Türkiye'den DEAŞ'a katılımın az olması, yetersiz olduğu düşünülse bile ülkemizdeki dini eğitimin bu tür maceralara atılma konusunda gençleri frenlediğinin göstergesi. Hatta ciddi bir din eğitimi almamış gençlerimizin bile, aile, akraba ve komşularından geleneksel yollarla öğrendikleri sayesinde örgüte yem olmadıkları da bir başka önemli husus.
Bütün bunlar ve daha başka hususlar, Türkiye örneğinin İslam Alemi'nin geleceği açısından oldukça önemli olduğunun göstergeleri.

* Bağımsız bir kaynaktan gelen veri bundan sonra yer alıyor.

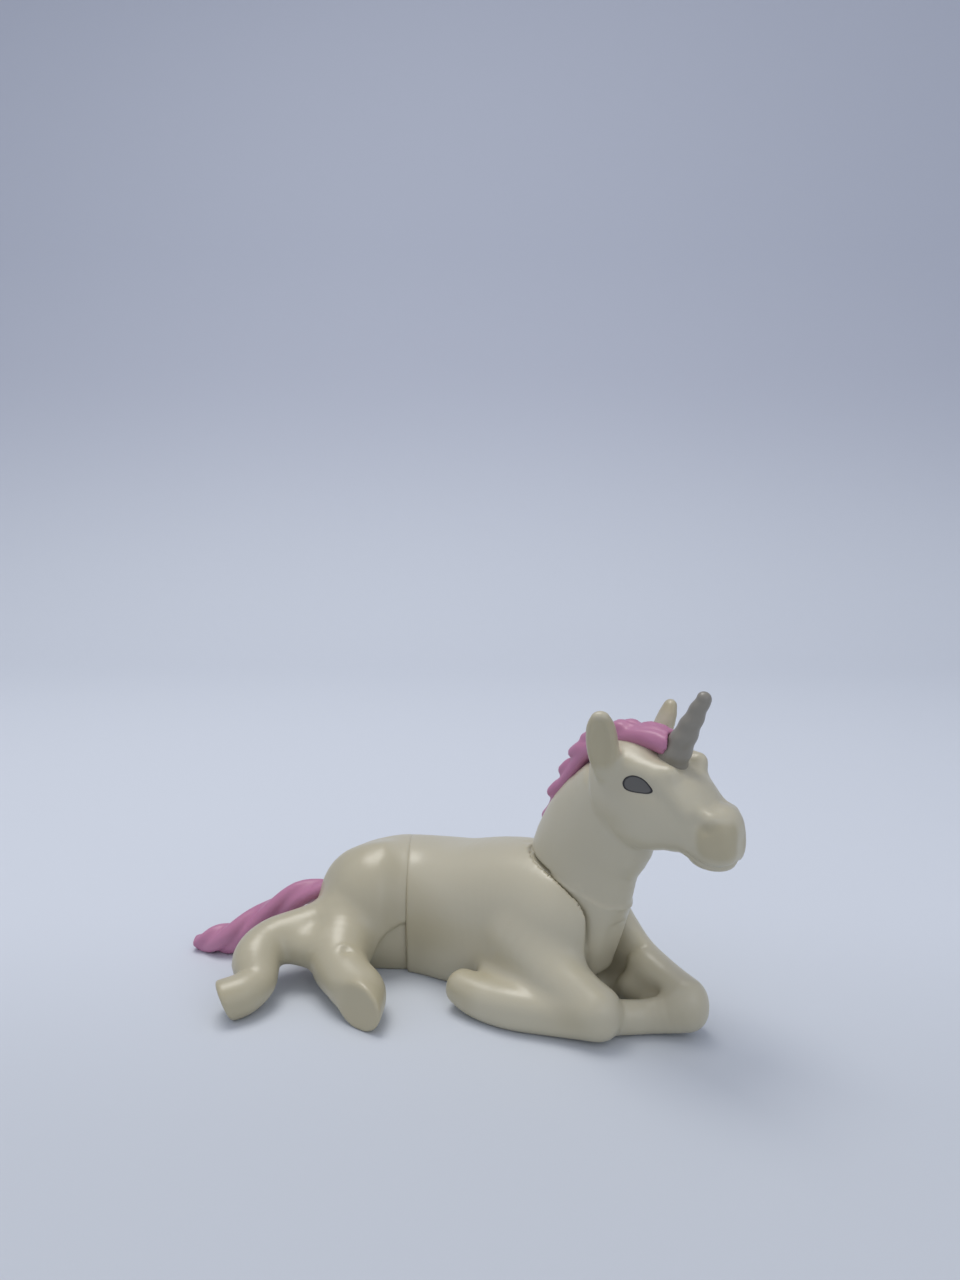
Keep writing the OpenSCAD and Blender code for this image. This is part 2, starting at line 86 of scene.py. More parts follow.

Çeşitli açıklamaları ve bazı özel sohbetlerinde bu konuya verdiği önemin altını çizen Prof. Dr. Mehmet Görmez'in İstanbul'da kurulacak Uluslararası İslam Üniversitesi'nin rektörlüğüne atanacağı haberi, bu açıdan çok sevindirici.
El Ezher'in benzeri ancak onun da ötesinde farklı bir model olarak tasarlanan; Türkçe, Arapça, İngilizce dillerinde eğitim yapacak ve Müslüman ülkelerden de öğrenci kabul edecek üniversitenin tüm İslam dünyası için örnek olması hedefleniyor.
Diyanet İşleri Başkanlığı sırasında unutulmaz hizmetler yapan Mehmet Görmez'in, Uluslararası İslam Üniversitesi'nde de ülkemiz ve İslam Alemi için faydalı çalışmalara imza atacağına inanıyor, hayırlı hizmetler diliyoruz.